Shailesh Kapoor: Time To Reinvent The Movie Marketing Template

19 Dec,2014

By Shailesh Kapoor

 

It’s been a shockingly poor year for Bollywood. The domestic nett box office stood at about Rs. 17 billion in 2011. It grew a staggering 35% to Rs. 23 billion in 2012, and then a healthy 17% to Rs. 27 billion in 2013. Even if today’s release PK becomes the highest all-time grosser in the history of Hindi cinema, we are looking at the year ending at Rs. 25-26 billion at best.

 

There are three problems that have contributed to this saturation, which became starker as 2014 progressed. Lack of content innovation leads the pack. In 2011, we are dishing out content that worked in 2011. The audience has moved on, even as the industry tries to recreate what has worked. The second problem is the ever-escalating ticket prices. Year-on-year, they have grown at about 15-20%. Effectively, that would mean a doubling of ticket prices in five years. Audiences now have virtually no incentive to watch mid-range films, which anyway look like me-too versions of past hits, at these escalated prices.

 

But I want to focus here on the third factor – the marketing problem.

 

For long, television has been the lead medium for promoting films, and it shall remain so for at least the next five years. While the internet and the social media have become more effective by the year, the reach television gives to a movie campaign is unmatched. While everyone understands the importance of television, how to use the medium well has been an area of poor understanding.

 

The starting problem is measurement itself. The viewership currency (TAM currently) addresses a broad demographic. Only about 2% of Indians are regular theatre-goers. Conventional media plans, that relies on reach and frequency targets, has to be created for a wider TG, such as 15-34 SEC AB in 1million+ towns. The media wastage could be as high as 85% here. But instead of solving this problem of commercial efficiencies, producers have shown a tendency to over-spend and out-shout to compensate.
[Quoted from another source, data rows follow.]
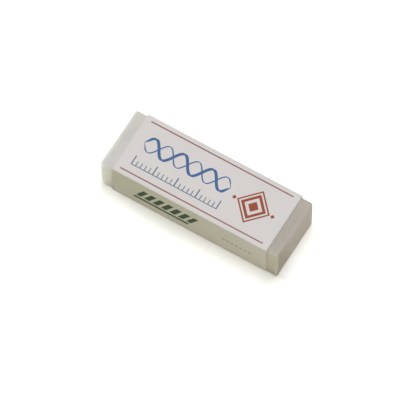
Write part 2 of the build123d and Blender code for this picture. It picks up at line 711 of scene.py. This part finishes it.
def sliced(form, axis, low, high):
    """Cuts the form straight through at even steps along one axis."""
    count = round((high - low) / slice_gap)
    for step in range(1, count):
        point = Vector((0, 0, 0))
        point[axis] = low + (high - low) * step / count
        normal = Vector((0, 0, 0))
        normal[axis] = 1
        whole = form.verts[:] + form.edges[:] + form.faces[:]
        bmesh.ops.bisect_plane(form, geom=whole, dist=MERGE_REACH, plane_co=point, plane_no=normal)


for axis in range(3):
    sliced(block_form, axis, block_low[axis], block_high[axis])

block_centre = (block_low + block_high) / 2
block_half = (block_high - block_low) / 2
block_form.normal_update()
inward = {}
for vert in block_form.verts:
    spot = vert.co - block_centre
    from_rim = max(abs(spot.y) / block_half.y, abs(spot.z) / block_half.z)
    near_end = max(0.0, abs(spot.x) - block_half.x + dome_length) / dome_length
    dome = Vector((math.copysign(dome_depth * from_rim ** 2 * near_end, spot.x), 0, 0))
    swell = 0.5 + 0.5 * clouds.noise(vert.co / cloud_size)
    inward[vert] = dome + vert.normal * uneven_depth * swell
for vert, move in inward.items():
    vert.co -= move
vinyl_piece = place_piece(block_form, "tumbled_vinyl", [milky_vinyl], "block", "vinyl_block")

# %% [markdown]
# ## The folded sleeve
# A real sleeve starts as a flat blank that is scored, folded four times and glued to itself along
# one narrow side. The model is folded the same way in section: six points follow the middle of
# the card from the edge of the glue flap, under the block, up the front, over the top and down
# the back over the flap. The line is drawn out along the block, its four folds are rounded, and
# a Solidify modifier gives the card its thickness, with its bare back and its cut edges as
# materials of their own. A very small bevel keeps the cut edges from being knife-sharp.

# %% Fold the card
card_thickness = 0.2 * MM
fold_radius = 0.25 * MM
flap_drop = 0.8 * MM
lap_rise = 0.9 * MM
half_card = card_thickness / 2
lap_y = sleeve_high.y - half_card
flap_y = lap_y - card_thickness
front_y = sleeve_low.y + half_card
floor_z = sleeve_low.z + half_card
roof_z = sleeve_high.z - half_card
flap_top = sleeve_high.z - card_thickness - flap_drop
card_line = (
    (flap_y, flap_top),
    (flap_y, floor_z),
    (front_y, floor_z),
    (front_y, roof_z),
    (lap_y, roof_z),
    (lap_y, sleeve_low.z + lap_rise),
)

card_form = bmesh.new()
line_verts = [card_form.verts.new((sleeve_low.x, y, z)) for y, z in card_line]
line_edges = [card_form.edges.new(pair) for pair in zip(line_verts, line_verts[1:])]
drawn = bmesh.ops.extrude_edge_only(card_form, edges=line_edges)["geom"]
drawn_verts = [part for part in drawn if isinstance(part, bmesh.types.BMVert)]
bmesh.ops.translate(card_form, vec=(sleeve_high.x - sleeve_low.x, 0, 0), verts=drawn_verts)
folds = [edge for edge in card_form.edges if len(edge.link_faces) == 2]
rounded(card_form, folds, fold_radius, steps=6)
print(len(folds), "folds rounded")

# %% [markdown]
# ## A cut that isn't quite square
# Sleeves are guillotined in stacks, and a cut is often a little askew. In the photograph the
# left end of the sleeve leans: its front corner is about half a millimetre further in than its
# rear one. The points of that end are moved along the block, more the nearer they are to the
# front.

# %% Cut its left end a little out of square
skew = 0.5 * MM
for vert in card_form.verts:
    if vert.co.x < 0:
        vert.co.x += skew * (sleeve_high.y - vert.co.y) / (sleeve_high.y - sleeve_low.y)
print("left end cut", round(skew / MM, 2), "mm short at the front")

# %% [markdown]
# ## Thickness and faces
# Solidify puts half of the card's thickness on each side of the folded line. For that the
# printed face has to look outwards all round, so one face on top is looked at, and all are
# turned if it looks down. The new back and the rims then get their own materials by number.

# %% Turn its face outwards and give it thickness
roof = max(card_form.faces, key=lambda face: face.calc_center_median().z)
if roof.normal.z < 0:
    bmesh.ops.reverse_faces(card_form, faces=card_form.faces)
card_materials = [printed_card, card_back, card_pulp]
sleeve_piece = place_piece(card_form, "folded_card", card_materials, "sleeve", "card_sleeve")
thicken = sleeve_piece.modifiers.new("card_thickness", "SOLIDIFY")
thicken.thickness = card_thickness
thicken.offset = 0.0
thicken.use_even_offset = True
thicken.material_offset = 1
thicken.material_offset_rim = 2
soften = sleeve_piece.modifiers.new("cut_edges", "BEVEL")
soften.width = 0.03 * MM
soften.segments = 2
soften.limit_method = "ANGLE"
soften.angle_limit = math.radians(50)
soften.harden_normals = True

# %% [markdown]
# ## The white table
# The photograph is cut out on white, with only a short, soft, slightly yellow shadow in front of
# the eraser and at its right end. The table is cream paint, which also warms the light that it
# throws back on the eraser's sides. To the camera alone it is paler than it is, by a second
# coat that only Light Path's camera rays see, so that the open table is white and the shadow
# fades out within four millimetres.

# %% Floor
TABLE_WHITE = (0.82, 0.82, 0.58, 1)
TABLE_SEEN = (0.57, 0.57, 0.78, 1)
TABLE_HALF = 3.0
NO_PAINT = (0, 0, 0, 1)
table_form = bmesh.new()
bmesh.ops.create_grid(table_form, x_segments=1, y_segments=1, size=TABLE_HALF)
table_mesh = bpy.data.meshes.new("table")
table_form.to_mesh(table_mesh)
table_form.free()
table = bpy.data.objects.new("table", table_mesh)
bpy.context.scene.collection.objects.link(table)

table_paint, table_tree, table_output = new_material("white_table")
paint = add_node(table_tree, "BsdfDiffuse", Color=TABLE_WHITE)
seen = add_node(table_tree, "LightPath").outputs["Is Camera Ray"]
seen_tone = tint(table_tree, seen, NO_PAINT, TABLE_SEEN)
lift = add_node(table_tree, "BsdfDiffuse", Color=seen_tone)
both = table_tree.nodes.new("ShaderNodeAddShader")
feed(table_tree, both.inputs[0], paint.outputs["BSDF"])
feed(table_tree, both.inputs[1], lift.outputs["BSDF"])
feed(table_tree, table_output.inputs["Surface"], both.outputs["Shader"])
table_mesh.materials.append(table_paint)
print("table laid")

# %% [markdown]
# ## The room
# Soft light from the whole room fills the shadows a little. It is warm, and weak beside the
# lamps. What is seen in gloss, through glass or behind the table is a plain white studio, which
# the world shows to those rays alone, so it adds nothing to the light on the object.

# %% Room light
ROOM_COLOUR = (1.0, 0.97, 0.85, 1)
room_strength = 0.15
world = bpy.data.worlds.new("studio")
bpy.context.scene.world = world
world.use_nodes = True
room_tree = world.node_tree
room_tree.nodes.clear()
room = add_node(room_tree, "Background", Color=ROOM_COLOUR, Strength=room_strength)
backdrop = add_node(room_tree, "Background", Color=(1, 1, 1, 1), Strength=1.0)
rays = add_node(room_tree, "LightPath").outputs
shown = calc(room_tree, "MAXIMUM", rays["Is Camera Ray"], rays["Is Glossy Ray"])
shown = calc(room_tree, "MAXIMUM", shown, rays["Is Transmission Ray"])
choice = add_node(room_tree, "MixShader", Fac=shown)
feed(room_tree, choice.inputs[1], room.outputs["Background"])
feed(room_tree, choice.inputs[2], backdrop.outputs["Background"])
room_output = room_tree.nodes.new("ShaderNodeOutputWorld")
feed(room_tree, room_output.inputs["Surface"], choice.outputs["Shader"])
print("room light", room_strength)

# %% [markdown]
# ## The lamps
# One broad lamp overhead, a little behind, lights the broad face evenly and throws the short
# shadow to the front. Two small lamps stand low at the ends. The left one shines into the bare
# end there, so that its vinyl glows, and the right one lights the other end and part of the
# front. A lamp is set by its share of the plain level, at which a surface that faces it comes
# out in the colour that is written, so it can be moved without working out watts again.

# %% Lamps
def lamp(name, direction, distance, side, colour, share):
    """A square lamp aimed at the block, with its share of the plain level."""
    data = bpy.data.lights.new(name, "AREA")
    data.shape = "SQUARE"
    data.size = side
    data.color = colour
    data.energy = share * math.pi ** 2 * distance ** 2
    towards_lamp = Vector(direction).normalized()
    made = bpy.data.objects.new(name, data)
    bpy.context.scene.collection.objects.link(made)
    made.location = block_middle + towards_lamp * distance
    made.rotation_mode = "QUATERNION"
    made.rotation_quaternion = (-towards_lamp).to_track_quat("-Z", "Y")
    print(f"{name}: {data.energy:.2f} W from {distance} m")


lamp("key", (0.0, 0.25, 1.3), distance=0.6, side=0.4, colour=(0.96, 0.98, 1.0), share=0.69)
lamp("left", (-1.0, 0.06, 0.12), distance=0.5, side=0.2, colour=(0.92, 0.97, 1.0), share=0.80)
lamp("right", (1.0, -0.5, 0.2), distance=0.5, side=0.2, colour=(1.0, 0.97, 0.91), share=0.37)

# %% [markdown]
# ## Colours as they are
# The Standard view transform shows each colour as it is, without a film look.

# %% View transform
bpy.context.scene.view_settings.view_transform = "Standard"
print("view transform", bpy.context.scene.view_settings.view_transform)
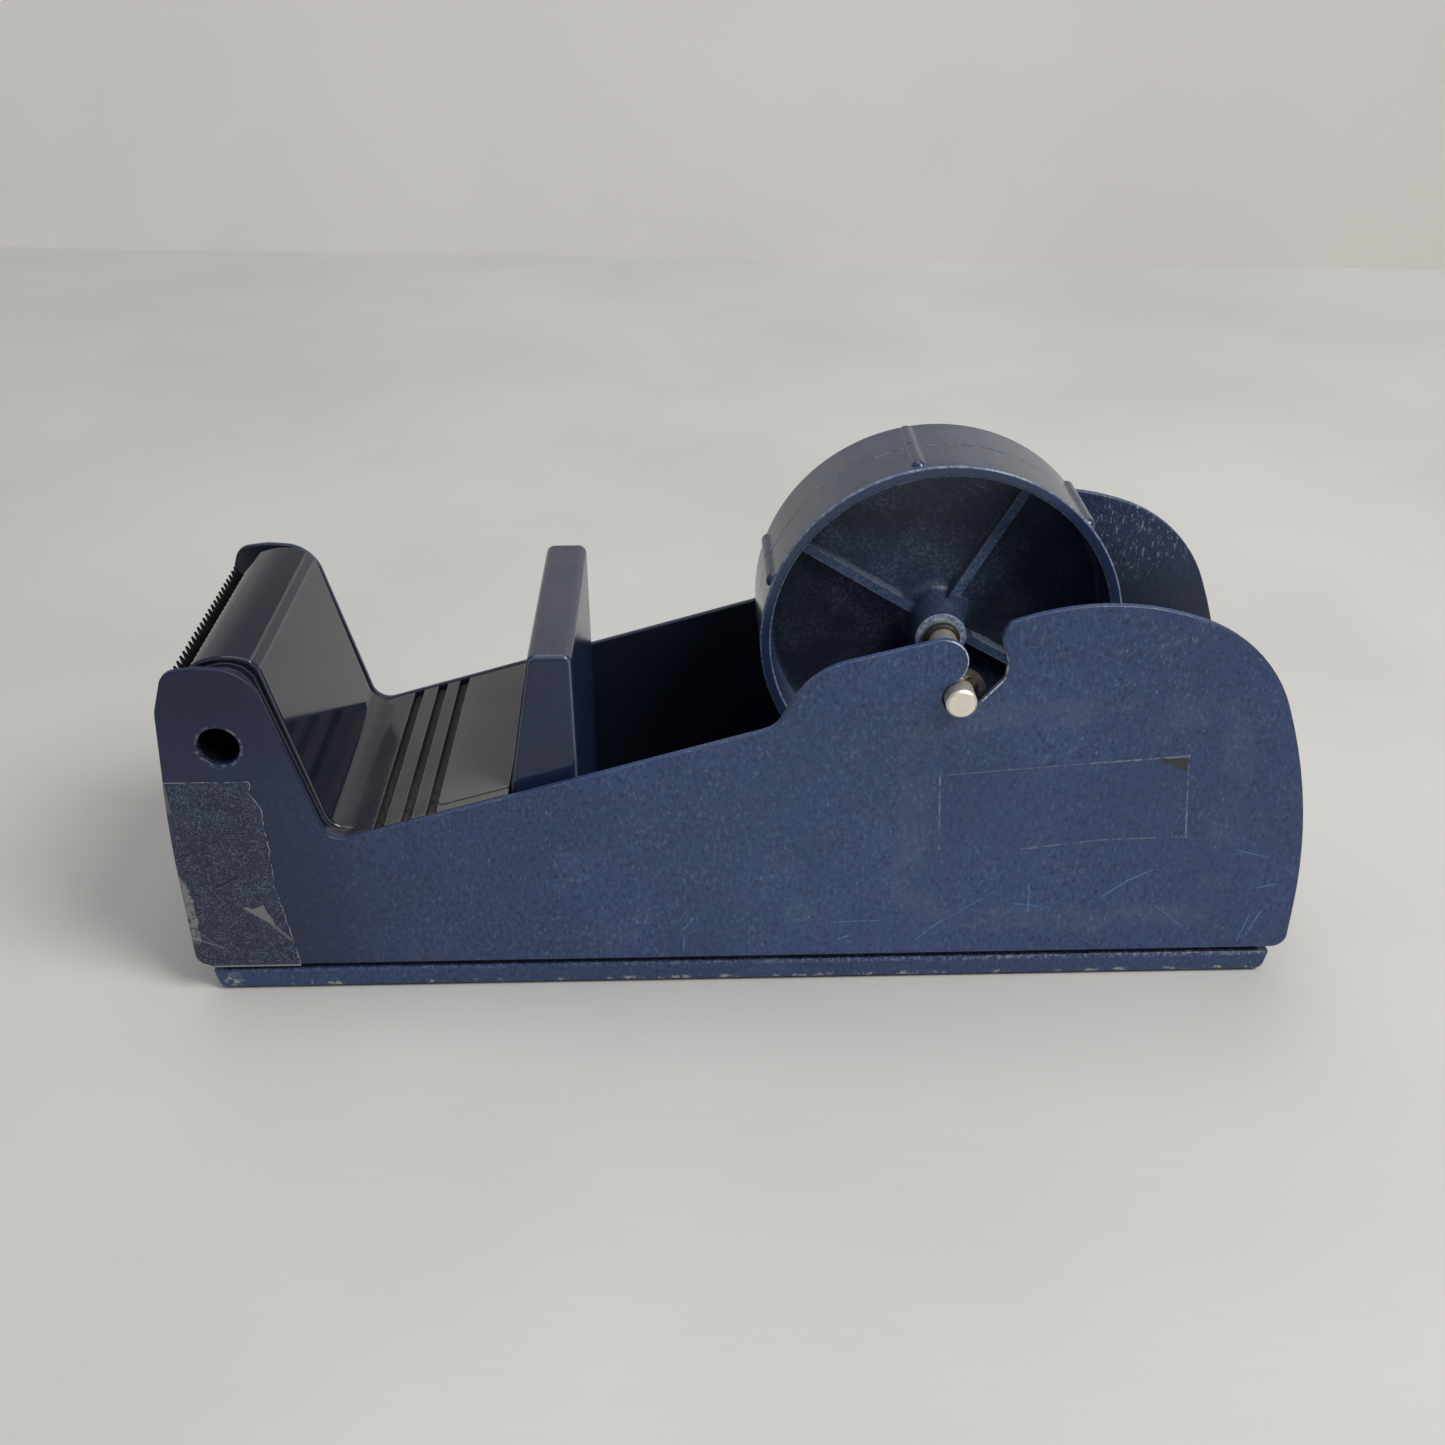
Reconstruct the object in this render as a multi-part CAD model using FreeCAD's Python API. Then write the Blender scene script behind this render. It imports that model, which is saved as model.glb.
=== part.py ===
import FreeCAD
import Part
import math
import os

# Bench tape dispenser for rolls on 76 mm (3 inch) cores. Millimetres, +Z up.
# The cutter is at -X, the roll at +X, and the near side plate at -Y.
# The origin is on the surface it stands on, midway between the plates and their ends.

Vector = FreeCAD.Vector
Y_AXIS = Vector(0, 1, 0)

# ---- driving dimensions -------------------------------------------------------------------
LENGTH = 231.0            # side plates, end to end
WIDTH = 60.5              # over the outer faces of the side plates
SHEET = 1.5               # side plates and floor channel
EDGE_R = 0.35             # rounding along the side plates' edges
PAD_H = 0.6               # non-slip pad under the pan
PAN_TOP = 5.4             # upper edge of the base pan's wall
PLATE_Z = 7.0             # underside of the side plates; heights in outlines count from here

AXLE_X = 41.5             # axle axis, from the origin
AXLE_H = 62.1             # axle axis, above the underside of the side plates
AXLE_R = 3.0
AXLE_END = 33.15          # half the axle's length
NOSE_X = -3.6             # hooked finger's round nose, from the axle axis
NOSE_Z = 7.35
NOSE_R = 4.9
SLOT_WALL = 3.85          # slanted slot wall, distance from the axle axis
SLOT_WALL_ANGLE = 49.0    # slope of that wall, degrees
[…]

At the end of it all, several films do not even recover their marketing costs at the box office.

 

There are some dodgy media buying ‘rules’ that were set about 15-20 years ago, and still continue to exist. Buying on the so-called ‘trade channels’ (ETC, Music India and the likes) is the dodgiest of them all. The ‘trade’ community, which is by now highly amorphous to be treated as a unit anyway, supposedly watches only these channels, and if a film is not promoted on them, it is not ‘garam’ enough. There has been a change in the mindset in the more progressive studios on this count, but a large section of the industry continues to be trapped in age-old conventions that were never sound to begin with.

 

At a more strategic level, there is a problem of exhaustion. Have you gone to watch a Hindi film in recent times and felt that you had already seen the best dialogues, jokes, songs, moments or action sequences in the promos? Watching most average films can create this sense of exhaustion, leading to audience attrition from theatres over time.

 

Last year, the film industry got a boon in the form of Comedy Nights With Kapil. It has the right audience profile for a film, both in quantity and quality. It also allows for thematic integrations of the film’s marketing message. But within months, the show became a tick-off on the list of movie marketing activities that a film should undertake. The audience is, of course, smart enough to sniff the marketing peg. Another opportunity lost then!

 

There is no reason why film marketing should not follow proven conventions of classical marketing, such as segmentation, targeting, positioning and media mix. Till a decade ago, we didn’t have professionals in the business. But that’s not the excuse anymore. Over the last decade, because the business was growing, no one questioned too many things anyway. But even that’s not the excuse anymore at the end of 2014.

 

So, it’s time to reinvent the movie marketing template. Or we may see further decline in 2015.